GGML_ASSERT: /Users/runner/work/node-llama-cpp/node-llama-cpp/llama/llama.cpp/llama.cpp:5746: n_tokens <= n_batch

and indeed it's true. To make my prompt work I need to increase batch size, that going to be bigger that the prompt or just equals to the context size. But why I should do it? What I'm doing wrong?

I'm trying to use the library not only in a chat mode, but in an instruction mode as well, i.e. I want to send an instruction with a big context and get a response in a single shot (for example I can recreate session on each prompt or implement different type of session class).

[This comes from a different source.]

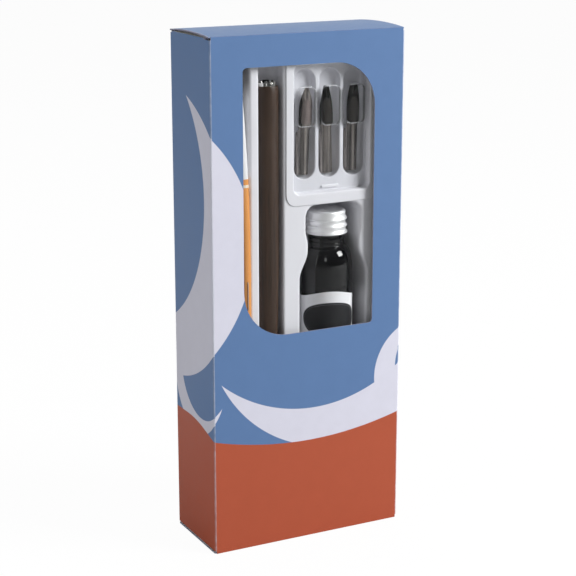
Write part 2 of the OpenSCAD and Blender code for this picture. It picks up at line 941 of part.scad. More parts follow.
// How far the booklet leans away from the tray at height z
function booklet_lean_at(z) = z < booklet_bend_z ? 0
    : booklet_lean * pow((z - booklet_bend_z) / (booklet_z1 - booklet_bend_z), 2);

// Bent slab of the booklet, drawn in by an inset on both sides and carried past both ends
module booklet_slab(inset, y0, y1, past) {
    steps = 10;
    heights = concat(
        [floor_z - past],
        [for (i = [0:steps]) booklet_bend_z + (booklet_z1 - booklet_bend_z) * i / steps],
        past > 0 ? [booklet_z1 + past] : []
    );
    right = [for (z = heights) [booklet_x1 - inset - booklet_lean_at(z), z]];
    left = [for (z = heights) [booklet_x1 - booklet_t + inset - booklet_lean_at(z), z]];
    upright(y0, y1)
        polygon(concat(right, [for (i = [len(left) - 1:-1:0]) left[i]]));
}

// Cover folded round the pages, with its spine towards the window
module booklet_cover() {
    t = booklet_cover_t;
    color("orange")
        difference() {
            booklet_slab(0, booklet_y0, booklet_y0 + booklet_w, 0);
            booklet_slab(t, booklet_y0 + t, booklet_y0 + booklet_w + over, over);
        }
}

module booklet_pages() {
    t = booklet_cover_t;
    color("white")
        booklet_slab(t, booklet_y0 + 2 * t, booklet_y0 + booklet_w - t, 0);
}

module booklet_staples() {
    wire_r = 0.18;
    wire_len = 12;
    color("silver")
        for (share = [0.25, 0.6])
            translate([booklet_x1 - booklet_t / 2, booklet_y0 - wire_r, share * booklet_z1 - wire_len])
                cylinder(r = wire_r, h = wire_len);
}

front_panel();
back_panel();
left_side_panel();
right_side_panel();
glue_flap();
bottom_outer_flap();
bottom_inner_flap();
bottom_dust_flap_left();
bottom_dust_flap_right();
window_film();
lid_panel();
lid_tuck_tab();
top_dust_flap_left();
top_dust_flap_right();
tray();
nib_tray();
nib_cover();
nib_narrow();
nib_medium();
nib_wide();
nib_reservoir_narrow();
nib_reservoir_medium();
nib_reservoir_wide();
pen_shaft();
pen_ferrule();
nib_clamp();
bottle_glass();
ink();
bottle_label();
screw_cap();
cap_liner();
booklet_cover();
booklet_pages();
booklet_staples();
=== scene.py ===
import math

import bmesh
import bpy
from mathutils import Matrix, Vector
from mathutils.geometry import tessellate_polygon


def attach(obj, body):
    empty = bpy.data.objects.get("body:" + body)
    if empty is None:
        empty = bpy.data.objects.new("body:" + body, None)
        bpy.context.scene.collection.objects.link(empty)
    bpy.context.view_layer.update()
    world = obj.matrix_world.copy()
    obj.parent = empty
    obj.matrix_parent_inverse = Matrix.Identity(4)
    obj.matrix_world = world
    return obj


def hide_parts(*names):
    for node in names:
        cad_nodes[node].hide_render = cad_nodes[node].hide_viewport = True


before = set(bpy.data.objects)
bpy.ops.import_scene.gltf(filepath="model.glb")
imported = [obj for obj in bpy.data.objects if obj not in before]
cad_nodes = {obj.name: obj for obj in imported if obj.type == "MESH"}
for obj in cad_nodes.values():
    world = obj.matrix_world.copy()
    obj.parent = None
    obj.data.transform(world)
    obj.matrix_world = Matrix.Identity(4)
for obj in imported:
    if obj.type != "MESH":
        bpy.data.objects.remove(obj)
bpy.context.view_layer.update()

# Studio: a white floor in a white surround. A square soft lamp at the front right is the main light,
# with weak ones beside the camera, at the left and above. The camera stands to the left of the
# carton's front, a little above it.
scene = bpy.context.scene
scene.view_settings.view_transform = "Standard"


def blank_material(name):
    """A new material, its node tree and its surface shader."""
    made = bpy.data.materials.new(name)
    made.use_nodes = True
    return made, made.node_tree, made.node_tree.nodes["Principled BSDF"]


def feed(tree, node, **inputs):
    """Gives a node its inputs, each by its name, or by its number as in0, in1 and so on."""
    for key, value in inputs.items():
        numbered = key.startswith("in") and key[2:].isdigit()
        socket = node.inputs[int(key[2:]) if numbered else key.replace("_", " ")]
        if isinstance(value, bpy.types.NodeSocket):
            tree.links.new(value, socket)
        else:
            socket.default_value = value


def part(tree, kind, settings=None, **inputs):
    """Adds a node."""
    made = tree.nodes.new(kind)
    for key, value in (settings or {}).items():
        setattr(made, key, value)
    feed(tree, made, **inputs)
    return made


def shade(tree, kind, settings=None, **inputs):
    return part(tree, "ShaderNode" + kind, settings, **inputs)


def blend(tree, share, colour, other):
    """Mixes two colours; a share of 1 gives the other one."""
    return shade(tree, "MixRGB", in0=share, in1=colour, in2=other).outputs[0]


def noise(tree, place, scale, detail=2.0, **more):
    return shade(tree, "TexNoise", Vector=place, Scale=scale, Detail=detail, **more).outputs["Fac"]


def bump(tree, strength, depth, height, **more):
    return shade(tree, "Bump", Strength=strength, Distance=depth, Height=height, **more).outputs[0]


def object_place(tree):
    return shade(tree, "TexCoord").outputs["Object"]


def stretched(tree, place, scale):
    """The place, squeezed along each axis, so that a pattern there is drawn out."""
    return shade(tree, "Mapping", Vector=place, Scale=scale).outputs[0]


def sum_of(tree, kind, first, second=0.0, third=0.0, clamp=False):
    """One step of arithmetic, such as ADD or MULTIPLY_ADD."""
    return shade(tree, "Math", {"operation": kind, "use_clamp": clamp},
                 in0=first, in1=second, in2=third).outputs[0]


def scaled(tree, value, by, plus=0.0, clamp=False):
    return sum_of(tree, "MULTIPLY_ADD", value, by, plus, clamp)


camera_turn, camera_height, camera_far = math.radians(-27.3), math.radians(14.8), 0.694
aim = Vector((0, 0, 0.108))
camera = bpy.data.objects.new("camera", bpy.data.cameras.new("camera"))
scene.collection.objects.link(camera)
camera.data.lens, camera.data.sensor_width = 99.9, 36
camera.location = aim + camera_far * Vector((
    math.sin(camera_turn) * math.cos(camera_height),
    -math.cos(camera_turn) * math.cos(camera_height),
    math.sin(camera_height)))
camera.rotation_euler = (aim - camera.location).to_track_quat("-Z", "Y").to_euler()
scene.camera = camera

for lamp_name, place, width, power in (
        ("key_softbox", (0.94, -0.84, 0.74), 0.60, 24.0),
        ("front_softbox", (-0.62, -1.10, 0.42), 0.22, 0.5),
        ("fill_softbox", (-1.42, -0.14, 0.50), 0.8, 6.6),
        ("top_softbox", (0.15, 0.40, 1.25), 0.7, 4.6)):
    lamp = bpy.data.objects.new(lamp_name, bpy.data.lights.new(lamp_name, "AREA"))
    lamp.data.size, lamp.data.energy = width, power
    lamp.location = place
    lamp.rotation_euler = (Vector((0, 0, 0.11)) - lamp.location).to_track_quat("-Z", "Y").to_euler()
    scene.collection.objects.link(lamp)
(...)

P.S. I used random TheBloke's model https://huggingface.co/TheBloke/MistralLite-7B-GGUF

P.S.2. I used code from the example:

import { fileURLToPath } from "url"
import path from "path"
import { LlamaChatSession, LlamaContext, LlamaModel } from "node-llama-cpp"

const __dirname = path.dirname(fileURLToPath(import.meta.url))

const model = new LlamaModel({
  modelPath: path.join(__dirname, "server/models", "mistrallite.Q5_K_M.gguf"),
})
const context = new LlamaContext({ model, contextSize: 4096, batchSize: 512 }) // Increate batchSize to 4096 to make it work
const session = new LlamaChatSession({ context })

const q1 = `...`

const a1 = await session.prompt(q1)
console.log("AI: " + a1)
giladgd commented 10 months ago

@Pixelycia The context size is the number of tokens the model can be aware of at once for generating a new token, and the batch size is the number of input tokens that can be processed on a single "GPU process" (this is an oversimplification to make it easier to understand).

I'm currently working on making the experience more seamless so you won't have to configure any of those, and everything will just work as you expect it to, but it's not ready yet. Still, the current implementation is more tightly coupled with llama.cpp's implementation, so in practice, you can only evaluate <batch size> amount of tokens at once.

Setting the batch size to be the same as the context size should suffice for your use case with the current version of node-llama-cpp.